In just his second feature film, Wesley Snipes took a starring role in the 1986 drama "Streets of Gold." He appears alongside Adrian Pasdar ("Carlito's Way") as a pair of young street boxers, Timmy and Roland. On the streets of Brooklyn they meet a disgruntled ex-Soviet fighter named Alek played by Klaus Maria Brandauer ("Never Say Never Again"), who takes them under his wing.

Back in the USSR, Alek was a boxing phenom forbidden to play on the national boxing team because of his Jewish heritage. Now in America, he offers to train the two up-and-coming boxers with the hope of helping them beat the visiting Soviets. At the same time, the training reinvigorates the aging former champ, who finds a new zest for life.

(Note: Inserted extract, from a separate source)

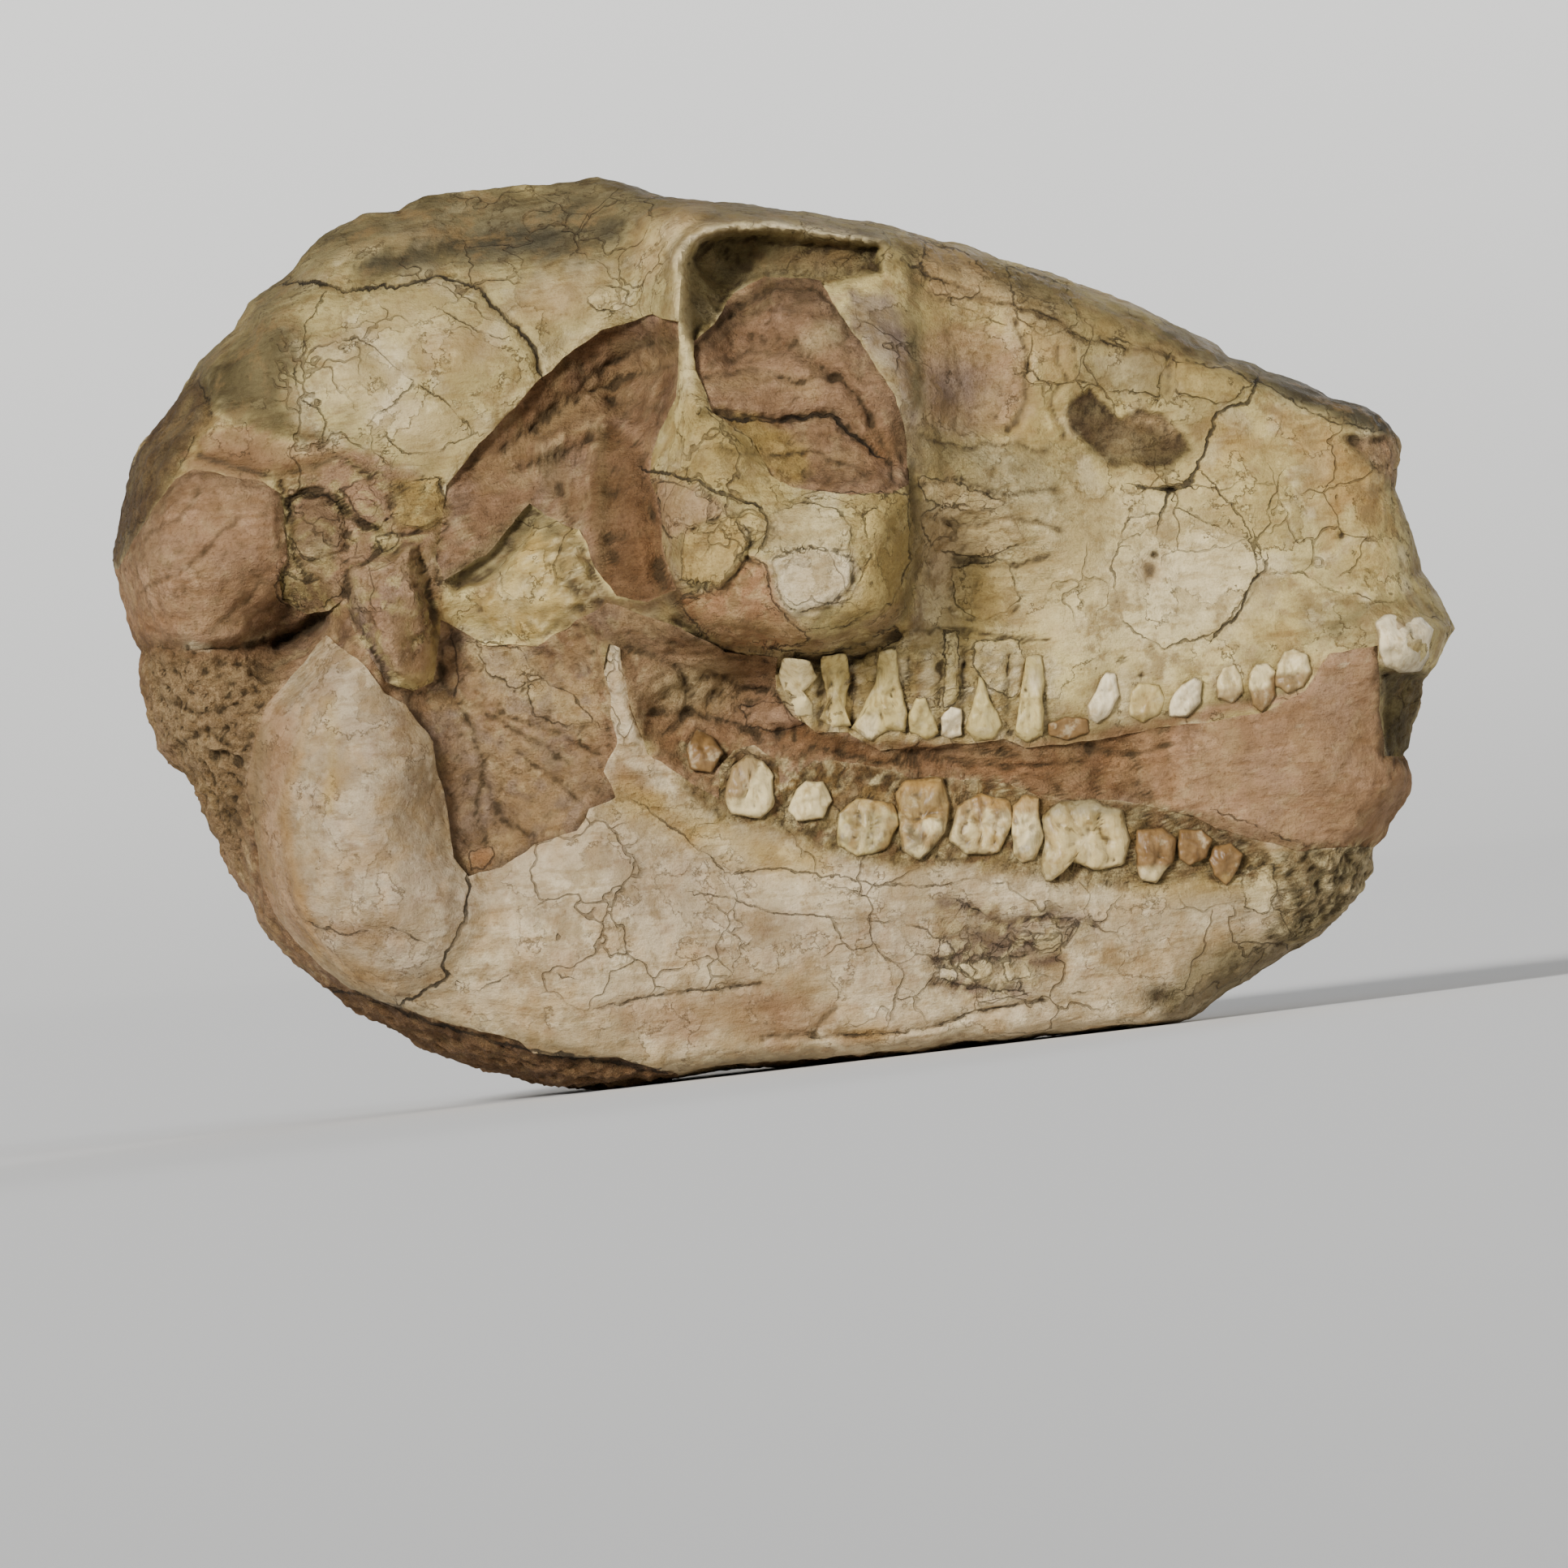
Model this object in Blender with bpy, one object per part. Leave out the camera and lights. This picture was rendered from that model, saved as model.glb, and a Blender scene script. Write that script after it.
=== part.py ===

A clear attempt to cash in on the success of the "Rocky" film series, "Streets of Gold" even plays off similar themes as the recently released "Rocky 4" with its emphasis on the rivalry with Soviet-era Russia. While it's a decent attempt and has quite a few standout moments, it unfortunately doesn't bring much to the table that "Rocky" didn't do better. It deserves credit for a compelling concept and some good performances though, including from Snipes.

19. Money Train

Re-teaming after their hit film "White Men Can't Jump," Wesley Snipes and Woody Harrelson starred with Jennifer Lopez in the 1995 action-comedy "Money Train." A classic buddy cop film, the actors play a pair of New York transit officers and foster brothers, John and Charlie Robinson. Charlie (Harrelson) is neck deep in gambling debt and has a daring plan to get out from under it, while John (Snipes) is reluctant to get involved in his brother's criminal scheme. Charlie is convinced he can rob the train that's carrying the Transit Authority's daily stash, which he figures could be as much as four million dollars.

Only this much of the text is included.